#### Data block
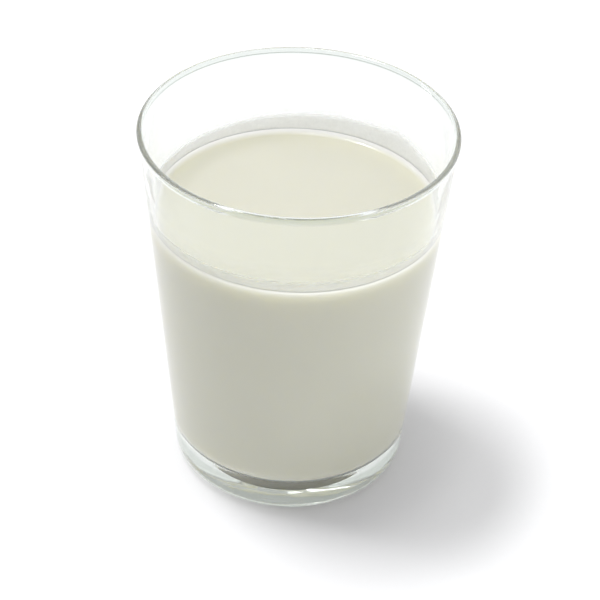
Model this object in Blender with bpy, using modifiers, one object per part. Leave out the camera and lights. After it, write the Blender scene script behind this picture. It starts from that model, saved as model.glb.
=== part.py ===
# Glass of coconut milk: a plain tapered tumbler with a beaded lip and a thick clear base,
# and the milk that stands in it.
# Metres, +Z up. The origin is the middle of the foot, on the table, and +Z is the turning axis.

import bpy
from math import atan, cos, pi, radians, sin, sqrt, tan

# Tumbler, outside
GLASS_HEIGHT = 0.1055
RIM_RADIUS = 0.0420
FOOT_RADIUS = 0.0321  # where the wall's line would meet the table
WALL_FLARE = radians(5.2)
HEEL_ROUND = 0.0046

# Lip: a rounded top with a bead that stands just proud of the wall below it
LIP_ROUND = 0.0008
BEAD_DEPTH = 0.0026

# Tumbler, inside
BASE_THICKNESS = 0.0095
WALL_AT_FLOOR = 0.0024
FLOOR_ROUND = 0.0050

# Underside: a flat resting ring round a shallow hollow
RING_INNER_RADIUS = 0.0235
HOLLOW_RISE = 0.0012

# Milk: a flat top that climbs a little where it meets the glass
MILK_LEVEL = 0.0800
MENISCUS_RISE = 0.0014
MENISCUS_REACH = 0.0028
MENISCUS_CURL = 2.5  # power of the curve: level at first, then ever steeper
GLASS_GAP = 0.0003

# Facets
TURN_STEPS = 72
ROUND_STEPS = 6
AXIS_MERGE = 0.00001
SHARP_ANGLE = radians(40)

COLLECTION_NAME = "glass_of_coconut_milk"

OUTER_SLOPE = tan(WALL_FLARE)
LIP_CENTRE_RADIUS = RIM_RADIUS - LIP_ROUND
LIP_CENTRE_HEIGHT = GLASS_HEIGHT - LIP_ROUND
BEAD_FOOT_HEIGHT = GLASS_HEIGHT - BEAD_DEPTH


def outer_radius(height):
    return FOOT_RADIUS + OUTER_SLOPE * height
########
_Directive_
Identify every line where the string "from" appears.

_Response to this task_
Model this object in Blender with bpy, using modifiers, one object per part. Leave out the camera and lights. After it, write the Blender scene script behind this picture. It starts from that model, saved as model.glb.
from math import atan, cos, pi, radians, sin, sqrt, tan